STAR WARS MAMMOGRAPHY
By Nancy J. Perry

(FORTUNE Magazine) – If star wars scientists can create imaging technology that detects imperfections in bombs and missiles, why not the same for human tissue? Lawrence Livermore National Laboratory is doing just that: The longtime weapons lab has teamed with Fischer Imaging, a Denver company, to develop a digital mammography device that will produce pictures of women's breasts that are clearer and will use less radiation than conventional machines. Morgan Nields, Fischer's CEO, says the device will be ready for FDA consideration next year. Funding for the Livermore/ Fischer partnership comes from the Energy Department, which along with the Defense Department is scrambling to find commercial applications for military research. So far the two agencies have targeted 840 such projects, worth more than $1 billion.

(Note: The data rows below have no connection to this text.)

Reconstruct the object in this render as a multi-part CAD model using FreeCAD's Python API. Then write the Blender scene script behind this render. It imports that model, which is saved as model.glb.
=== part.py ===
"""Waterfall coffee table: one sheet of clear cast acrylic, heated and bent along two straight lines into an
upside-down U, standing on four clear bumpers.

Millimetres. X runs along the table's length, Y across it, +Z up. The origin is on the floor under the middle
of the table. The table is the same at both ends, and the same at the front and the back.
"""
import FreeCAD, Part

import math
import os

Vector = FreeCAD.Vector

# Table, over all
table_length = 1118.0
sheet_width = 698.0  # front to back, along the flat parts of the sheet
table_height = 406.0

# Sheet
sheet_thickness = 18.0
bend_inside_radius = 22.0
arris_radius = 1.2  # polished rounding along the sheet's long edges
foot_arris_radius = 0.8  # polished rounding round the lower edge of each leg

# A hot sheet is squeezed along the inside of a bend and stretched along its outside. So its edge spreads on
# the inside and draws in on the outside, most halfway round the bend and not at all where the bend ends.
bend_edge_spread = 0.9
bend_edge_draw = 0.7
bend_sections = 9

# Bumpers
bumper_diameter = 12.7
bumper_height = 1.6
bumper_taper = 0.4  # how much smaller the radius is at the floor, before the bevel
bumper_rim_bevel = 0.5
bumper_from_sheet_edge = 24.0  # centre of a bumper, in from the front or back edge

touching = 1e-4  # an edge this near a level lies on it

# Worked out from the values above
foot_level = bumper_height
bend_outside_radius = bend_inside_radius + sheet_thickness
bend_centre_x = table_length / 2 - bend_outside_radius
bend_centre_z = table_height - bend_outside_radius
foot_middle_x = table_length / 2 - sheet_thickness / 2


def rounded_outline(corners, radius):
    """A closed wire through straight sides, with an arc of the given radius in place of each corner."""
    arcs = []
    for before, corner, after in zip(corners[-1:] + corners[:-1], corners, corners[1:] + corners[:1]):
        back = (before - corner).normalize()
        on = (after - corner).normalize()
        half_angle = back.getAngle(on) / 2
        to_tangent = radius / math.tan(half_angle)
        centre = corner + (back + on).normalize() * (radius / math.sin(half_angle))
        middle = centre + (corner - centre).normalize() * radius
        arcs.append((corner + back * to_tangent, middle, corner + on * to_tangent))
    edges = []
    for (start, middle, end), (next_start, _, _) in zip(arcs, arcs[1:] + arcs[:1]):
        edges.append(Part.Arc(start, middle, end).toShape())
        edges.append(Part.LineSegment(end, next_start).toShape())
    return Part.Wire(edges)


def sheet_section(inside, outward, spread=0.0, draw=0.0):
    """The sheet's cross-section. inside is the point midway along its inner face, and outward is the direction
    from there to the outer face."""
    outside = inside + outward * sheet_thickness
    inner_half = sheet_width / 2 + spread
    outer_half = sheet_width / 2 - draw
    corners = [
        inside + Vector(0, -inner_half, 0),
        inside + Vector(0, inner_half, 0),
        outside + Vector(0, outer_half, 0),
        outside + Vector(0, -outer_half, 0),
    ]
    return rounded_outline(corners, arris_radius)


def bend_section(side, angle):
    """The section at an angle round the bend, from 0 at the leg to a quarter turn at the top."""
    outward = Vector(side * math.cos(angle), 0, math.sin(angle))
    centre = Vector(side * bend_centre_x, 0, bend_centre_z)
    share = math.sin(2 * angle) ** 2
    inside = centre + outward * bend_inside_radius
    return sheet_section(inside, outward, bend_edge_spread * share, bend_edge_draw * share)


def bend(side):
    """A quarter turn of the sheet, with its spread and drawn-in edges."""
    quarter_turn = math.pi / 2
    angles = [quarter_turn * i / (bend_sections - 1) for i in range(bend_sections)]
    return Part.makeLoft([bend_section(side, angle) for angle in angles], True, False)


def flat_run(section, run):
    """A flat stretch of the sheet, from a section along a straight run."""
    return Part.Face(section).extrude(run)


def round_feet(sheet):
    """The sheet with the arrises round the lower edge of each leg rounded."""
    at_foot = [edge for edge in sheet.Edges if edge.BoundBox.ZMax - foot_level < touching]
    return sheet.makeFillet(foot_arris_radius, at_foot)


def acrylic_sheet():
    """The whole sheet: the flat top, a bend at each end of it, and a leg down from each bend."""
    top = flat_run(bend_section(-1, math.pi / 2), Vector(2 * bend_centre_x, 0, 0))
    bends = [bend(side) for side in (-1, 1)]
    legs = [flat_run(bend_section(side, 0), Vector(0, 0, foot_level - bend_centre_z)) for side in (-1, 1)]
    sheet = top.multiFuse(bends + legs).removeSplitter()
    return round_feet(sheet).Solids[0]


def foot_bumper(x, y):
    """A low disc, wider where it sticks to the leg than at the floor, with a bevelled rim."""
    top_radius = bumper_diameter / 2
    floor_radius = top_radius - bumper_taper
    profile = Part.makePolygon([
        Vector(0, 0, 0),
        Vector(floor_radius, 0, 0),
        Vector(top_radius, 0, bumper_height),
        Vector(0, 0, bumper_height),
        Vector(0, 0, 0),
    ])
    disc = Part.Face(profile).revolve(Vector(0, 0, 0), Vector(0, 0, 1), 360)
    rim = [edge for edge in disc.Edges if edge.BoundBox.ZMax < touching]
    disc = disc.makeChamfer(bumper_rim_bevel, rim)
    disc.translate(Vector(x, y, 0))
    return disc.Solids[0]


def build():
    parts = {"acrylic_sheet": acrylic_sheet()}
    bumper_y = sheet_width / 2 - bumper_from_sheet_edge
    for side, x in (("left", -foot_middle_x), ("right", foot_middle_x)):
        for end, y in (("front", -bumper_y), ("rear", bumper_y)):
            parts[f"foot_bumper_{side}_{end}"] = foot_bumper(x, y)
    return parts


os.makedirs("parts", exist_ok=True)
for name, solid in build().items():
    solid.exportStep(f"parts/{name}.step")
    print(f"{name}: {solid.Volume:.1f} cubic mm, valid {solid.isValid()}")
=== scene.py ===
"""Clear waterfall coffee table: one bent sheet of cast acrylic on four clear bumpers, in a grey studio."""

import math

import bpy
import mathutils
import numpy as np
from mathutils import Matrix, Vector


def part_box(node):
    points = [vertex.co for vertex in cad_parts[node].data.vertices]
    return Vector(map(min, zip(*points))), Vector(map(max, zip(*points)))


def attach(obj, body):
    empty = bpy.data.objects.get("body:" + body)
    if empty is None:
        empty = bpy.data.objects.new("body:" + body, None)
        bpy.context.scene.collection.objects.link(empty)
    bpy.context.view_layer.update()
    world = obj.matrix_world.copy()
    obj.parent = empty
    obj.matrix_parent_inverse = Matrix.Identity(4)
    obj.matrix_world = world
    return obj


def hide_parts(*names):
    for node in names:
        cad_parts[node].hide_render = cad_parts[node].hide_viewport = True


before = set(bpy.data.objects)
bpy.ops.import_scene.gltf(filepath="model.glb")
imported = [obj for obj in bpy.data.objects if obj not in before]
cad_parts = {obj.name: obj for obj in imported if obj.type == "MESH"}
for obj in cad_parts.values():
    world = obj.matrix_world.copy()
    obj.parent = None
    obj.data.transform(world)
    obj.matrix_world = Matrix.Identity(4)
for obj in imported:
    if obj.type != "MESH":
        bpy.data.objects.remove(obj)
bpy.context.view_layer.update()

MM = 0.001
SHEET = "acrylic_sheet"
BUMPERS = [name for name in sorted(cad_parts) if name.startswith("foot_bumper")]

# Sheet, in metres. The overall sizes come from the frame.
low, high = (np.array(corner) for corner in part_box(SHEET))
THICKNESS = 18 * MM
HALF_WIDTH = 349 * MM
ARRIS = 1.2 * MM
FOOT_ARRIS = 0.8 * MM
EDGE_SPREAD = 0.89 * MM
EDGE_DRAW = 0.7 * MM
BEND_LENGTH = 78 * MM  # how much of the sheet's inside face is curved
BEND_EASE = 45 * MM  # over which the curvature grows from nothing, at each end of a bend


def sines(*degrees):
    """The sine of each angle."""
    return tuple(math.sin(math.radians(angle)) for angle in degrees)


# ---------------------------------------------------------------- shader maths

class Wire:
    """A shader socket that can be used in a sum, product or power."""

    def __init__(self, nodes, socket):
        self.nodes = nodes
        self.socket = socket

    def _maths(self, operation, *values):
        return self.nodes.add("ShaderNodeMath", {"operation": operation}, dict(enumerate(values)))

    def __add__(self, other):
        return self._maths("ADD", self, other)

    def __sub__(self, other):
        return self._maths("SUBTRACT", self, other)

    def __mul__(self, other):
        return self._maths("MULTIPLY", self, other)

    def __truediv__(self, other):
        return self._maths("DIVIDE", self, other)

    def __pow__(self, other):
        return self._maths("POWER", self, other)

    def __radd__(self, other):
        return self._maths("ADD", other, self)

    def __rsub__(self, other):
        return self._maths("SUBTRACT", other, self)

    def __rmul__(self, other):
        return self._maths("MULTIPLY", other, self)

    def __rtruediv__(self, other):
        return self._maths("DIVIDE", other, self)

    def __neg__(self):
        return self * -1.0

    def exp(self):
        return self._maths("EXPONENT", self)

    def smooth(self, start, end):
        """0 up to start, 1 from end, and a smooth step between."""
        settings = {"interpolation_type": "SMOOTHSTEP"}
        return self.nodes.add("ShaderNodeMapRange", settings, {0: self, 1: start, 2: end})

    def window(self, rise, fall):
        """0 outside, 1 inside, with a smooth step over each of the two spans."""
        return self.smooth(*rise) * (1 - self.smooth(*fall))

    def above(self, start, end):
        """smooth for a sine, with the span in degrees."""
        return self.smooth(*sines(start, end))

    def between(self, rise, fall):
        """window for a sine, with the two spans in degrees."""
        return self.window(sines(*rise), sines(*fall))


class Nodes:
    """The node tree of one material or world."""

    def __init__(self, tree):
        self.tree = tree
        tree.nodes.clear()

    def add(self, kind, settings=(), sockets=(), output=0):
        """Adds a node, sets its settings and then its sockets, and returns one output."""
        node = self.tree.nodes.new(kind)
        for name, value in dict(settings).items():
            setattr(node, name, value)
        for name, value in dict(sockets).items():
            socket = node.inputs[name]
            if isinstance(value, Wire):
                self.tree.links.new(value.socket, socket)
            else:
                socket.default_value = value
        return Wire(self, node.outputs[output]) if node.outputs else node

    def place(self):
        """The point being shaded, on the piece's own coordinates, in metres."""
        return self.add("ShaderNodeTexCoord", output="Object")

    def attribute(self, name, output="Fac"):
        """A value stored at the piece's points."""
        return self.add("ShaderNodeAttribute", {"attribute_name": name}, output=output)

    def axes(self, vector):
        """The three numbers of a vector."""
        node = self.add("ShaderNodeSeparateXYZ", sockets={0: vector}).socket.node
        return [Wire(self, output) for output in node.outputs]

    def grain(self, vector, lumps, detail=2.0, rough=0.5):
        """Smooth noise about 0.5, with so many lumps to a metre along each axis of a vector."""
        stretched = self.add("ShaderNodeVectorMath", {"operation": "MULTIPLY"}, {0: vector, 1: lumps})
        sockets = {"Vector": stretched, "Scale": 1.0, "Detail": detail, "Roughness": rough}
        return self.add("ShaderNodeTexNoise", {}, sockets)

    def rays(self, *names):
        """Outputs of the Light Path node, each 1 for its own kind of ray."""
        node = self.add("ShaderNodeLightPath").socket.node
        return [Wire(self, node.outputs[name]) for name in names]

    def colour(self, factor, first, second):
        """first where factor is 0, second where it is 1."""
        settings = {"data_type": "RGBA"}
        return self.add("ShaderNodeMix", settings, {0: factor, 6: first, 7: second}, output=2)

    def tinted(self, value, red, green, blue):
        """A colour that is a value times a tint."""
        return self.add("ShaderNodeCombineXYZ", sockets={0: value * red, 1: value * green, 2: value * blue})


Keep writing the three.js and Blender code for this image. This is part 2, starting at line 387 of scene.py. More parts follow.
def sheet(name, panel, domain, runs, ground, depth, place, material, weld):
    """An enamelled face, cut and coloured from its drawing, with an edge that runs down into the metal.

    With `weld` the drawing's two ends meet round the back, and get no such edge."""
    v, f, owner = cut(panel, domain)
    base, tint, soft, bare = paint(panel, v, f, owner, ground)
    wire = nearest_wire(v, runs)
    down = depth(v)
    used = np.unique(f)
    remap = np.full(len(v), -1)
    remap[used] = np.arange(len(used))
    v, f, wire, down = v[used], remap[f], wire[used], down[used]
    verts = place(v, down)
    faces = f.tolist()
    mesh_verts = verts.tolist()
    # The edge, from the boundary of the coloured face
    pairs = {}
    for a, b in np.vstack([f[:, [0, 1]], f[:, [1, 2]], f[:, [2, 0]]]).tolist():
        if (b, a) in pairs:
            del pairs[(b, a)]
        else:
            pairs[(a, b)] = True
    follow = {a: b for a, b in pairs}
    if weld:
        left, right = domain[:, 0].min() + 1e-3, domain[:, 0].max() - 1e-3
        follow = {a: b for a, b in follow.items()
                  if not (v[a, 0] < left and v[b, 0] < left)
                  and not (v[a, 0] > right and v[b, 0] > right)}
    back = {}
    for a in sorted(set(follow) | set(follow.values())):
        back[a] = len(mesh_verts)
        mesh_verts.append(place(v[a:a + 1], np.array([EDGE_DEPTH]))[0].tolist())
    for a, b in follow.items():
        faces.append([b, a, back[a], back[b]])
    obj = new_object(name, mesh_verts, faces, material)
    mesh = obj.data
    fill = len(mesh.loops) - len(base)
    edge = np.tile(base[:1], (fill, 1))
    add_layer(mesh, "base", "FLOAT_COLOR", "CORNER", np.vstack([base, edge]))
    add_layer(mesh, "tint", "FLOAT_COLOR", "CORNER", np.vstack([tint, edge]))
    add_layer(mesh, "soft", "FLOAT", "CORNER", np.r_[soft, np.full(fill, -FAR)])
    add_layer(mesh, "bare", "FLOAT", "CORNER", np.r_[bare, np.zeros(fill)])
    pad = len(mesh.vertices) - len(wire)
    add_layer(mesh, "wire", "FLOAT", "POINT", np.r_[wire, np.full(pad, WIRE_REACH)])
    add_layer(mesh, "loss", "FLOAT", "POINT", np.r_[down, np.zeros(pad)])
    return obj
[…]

Beneficiaries, who generally put in matching funds, include Chrysler, Caterpillar, and Xerox. In turning its high-tech weaponry into plowshares, the U.S. military will soon cross swords with an old adversary. Since May, a U.S. company called East/West Technology Partners, a consortium with ties to the Russian Academy of Sciences, has been selling Soviet military technology with commercial potential to U.S. companies, including subsidiaries of Unisys and Amoco. Among the goodies in its grab bag are advanced algorithms that make computers run faster and a deodorizer than can mask 99% of the disagreeable smells in a room. Very little in the way of finished products has emerged from either country. One reason, says Jon Kutler, managing director of Quarterdeck Investment Partners in Los Angeles: ''Government bureaucracy. You can't get defense conversion until you convert the government. The only way to make military technology commercially viable is private capital.'' Enter Quarterdeck, a startup that hopes to provide that solution. In March 1993, just two months after forming his company, Kutler funded his first venture: He put nearly $2 million into a deal in which A&H International Products bought defense electronics technology to make a pager that beeps when a toddler wearing the high-tech gadget begins to stray. BeeperKid should be on the market later this year.